▶ EXERCISE REQUIREMENTS: Copy out all the lines where "this" shows up.

▶ PROVIDED ENTRIES:
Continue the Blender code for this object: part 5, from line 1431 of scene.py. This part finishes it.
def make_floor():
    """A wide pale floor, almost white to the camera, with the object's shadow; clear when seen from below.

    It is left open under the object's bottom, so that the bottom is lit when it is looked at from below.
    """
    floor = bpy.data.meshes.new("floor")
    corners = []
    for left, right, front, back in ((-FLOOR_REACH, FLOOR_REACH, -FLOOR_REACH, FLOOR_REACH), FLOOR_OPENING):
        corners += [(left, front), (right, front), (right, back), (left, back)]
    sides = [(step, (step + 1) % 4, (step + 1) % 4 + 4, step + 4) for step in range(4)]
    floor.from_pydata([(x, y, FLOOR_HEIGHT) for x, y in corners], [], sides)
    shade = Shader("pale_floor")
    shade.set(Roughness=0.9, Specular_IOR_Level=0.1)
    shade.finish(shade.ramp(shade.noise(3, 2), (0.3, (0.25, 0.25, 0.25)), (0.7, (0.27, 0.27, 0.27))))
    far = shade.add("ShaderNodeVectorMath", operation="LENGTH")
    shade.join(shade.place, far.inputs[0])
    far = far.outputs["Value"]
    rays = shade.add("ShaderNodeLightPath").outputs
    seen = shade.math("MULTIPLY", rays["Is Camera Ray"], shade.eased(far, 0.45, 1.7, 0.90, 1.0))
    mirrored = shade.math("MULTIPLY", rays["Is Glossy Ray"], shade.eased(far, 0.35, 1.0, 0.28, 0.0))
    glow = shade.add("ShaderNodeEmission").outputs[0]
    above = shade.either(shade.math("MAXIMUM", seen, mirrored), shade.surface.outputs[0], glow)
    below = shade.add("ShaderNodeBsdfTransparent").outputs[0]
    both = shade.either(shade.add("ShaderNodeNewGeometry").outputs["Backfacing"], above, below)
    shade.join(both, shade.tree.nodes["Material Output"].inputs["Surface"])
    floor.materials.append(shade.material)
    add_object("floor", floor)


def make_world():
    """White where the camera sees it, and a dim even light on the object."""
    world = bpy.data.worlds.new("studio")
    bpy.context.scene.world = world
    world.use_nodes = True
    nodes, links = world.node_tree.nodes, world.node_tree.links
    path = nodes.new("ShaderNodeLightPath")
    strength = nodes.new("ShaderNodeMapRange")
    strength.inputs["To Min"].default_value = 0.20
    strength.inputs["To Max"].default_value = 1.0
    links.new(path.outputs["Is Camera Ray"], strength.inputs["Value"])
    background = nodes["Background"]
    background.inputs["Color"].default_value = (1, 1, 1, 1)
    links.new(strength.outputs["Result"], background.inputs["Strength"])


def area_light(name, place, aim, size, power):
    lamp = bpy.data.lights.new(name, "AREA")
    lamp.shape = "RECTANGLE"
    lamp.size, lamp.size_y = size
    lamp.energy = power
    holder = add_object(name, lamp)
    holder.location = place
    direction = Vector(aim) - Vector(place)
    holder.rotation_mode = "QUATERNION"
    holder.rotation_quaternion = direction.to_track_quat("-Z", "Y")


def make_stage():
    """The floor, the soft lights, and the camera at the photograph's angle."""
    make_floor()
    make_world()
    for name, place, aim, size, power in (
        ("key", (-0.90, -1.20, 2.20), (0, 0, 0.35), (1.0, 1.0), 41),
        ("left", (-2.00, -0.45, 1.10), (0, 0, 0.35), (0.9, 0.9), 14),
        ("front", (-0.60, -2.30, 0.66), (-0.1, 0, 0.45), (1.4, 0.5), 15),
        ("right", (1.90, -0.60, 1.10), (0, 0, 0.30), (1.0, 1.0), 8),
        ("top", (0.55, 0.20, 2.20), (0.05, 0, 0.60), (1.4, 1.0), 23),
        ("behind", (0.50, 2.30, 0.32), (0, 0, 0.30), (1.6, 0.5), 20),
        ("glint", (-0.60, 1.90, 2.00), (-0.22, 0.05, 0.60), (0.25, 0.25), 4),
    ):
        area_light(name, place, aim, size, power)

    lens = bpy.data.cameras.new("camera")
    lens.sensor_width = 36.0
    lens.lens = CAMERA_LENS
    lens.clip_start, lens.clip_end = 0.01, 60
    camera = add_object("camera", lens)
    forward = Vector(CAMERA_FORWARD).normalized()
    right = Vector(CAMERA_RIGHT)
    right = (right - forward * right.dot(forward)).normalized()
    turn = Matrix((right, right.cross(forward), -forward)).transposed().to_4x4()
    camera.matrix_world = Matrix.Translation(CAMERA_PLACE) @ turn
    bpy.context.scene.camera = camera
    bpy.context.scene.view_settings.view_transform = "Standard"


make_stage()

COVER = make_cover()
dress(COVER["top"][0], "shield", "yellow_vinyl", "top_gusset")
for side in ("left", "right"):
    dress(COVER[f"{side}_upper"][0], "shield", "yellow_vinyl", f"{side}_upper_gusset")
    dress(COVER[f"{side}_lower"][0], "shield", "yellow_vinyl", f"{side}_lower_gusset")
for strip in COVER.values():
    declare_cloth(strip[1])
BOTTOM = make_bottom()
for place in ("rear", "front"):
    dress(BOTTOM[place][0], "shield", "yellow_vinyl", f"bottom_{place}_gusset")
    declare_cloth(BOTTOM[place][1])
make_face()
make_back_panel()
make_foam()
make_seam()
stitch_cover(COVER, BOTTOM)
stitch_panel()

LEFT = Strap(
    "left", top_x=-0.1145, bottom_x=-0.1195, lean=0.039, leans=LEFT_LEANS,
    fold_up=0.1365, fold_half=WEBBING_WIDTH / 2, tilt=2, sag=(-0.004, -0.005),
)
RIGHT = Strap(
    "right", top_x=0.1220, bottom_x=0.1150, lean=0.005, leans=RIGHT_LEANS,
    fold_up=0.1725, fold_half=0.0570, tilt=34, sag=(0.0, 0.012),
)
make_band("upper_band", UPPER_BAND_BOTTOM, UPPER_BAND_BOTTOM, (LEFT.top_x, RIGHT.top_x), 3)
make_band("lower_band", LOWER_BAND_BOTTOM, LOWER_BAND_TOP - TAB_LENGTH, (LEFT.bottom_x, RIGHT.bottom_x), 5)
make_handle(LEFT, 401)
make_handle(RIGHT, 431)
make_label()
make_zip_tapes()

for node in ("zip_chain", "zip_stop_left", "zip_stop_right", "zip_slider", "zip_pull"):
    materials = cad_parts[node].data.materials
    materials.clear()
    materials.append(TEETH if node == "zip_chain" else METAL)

==

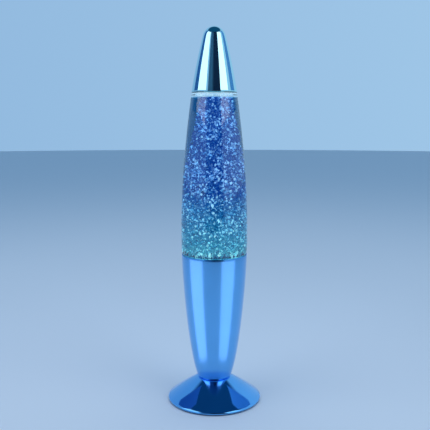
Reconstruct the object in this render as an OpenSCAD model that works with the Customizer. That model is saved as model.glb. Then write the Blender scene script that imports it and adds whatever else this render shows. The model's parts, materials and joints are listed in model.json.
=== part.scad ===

▶ EXERCISE SOLUTION:
Continue the Blender code for this object: part 5, from line 1431 of scene.py. This part finishes it.
Reconstruct the object in this render as an OpenSCAD model that works with the Customizer. That model is saved as model.glb. Then write the Blender scene script that imports it and adds whatever else this render shows. The model's parts, materials and joints are listed in model.json.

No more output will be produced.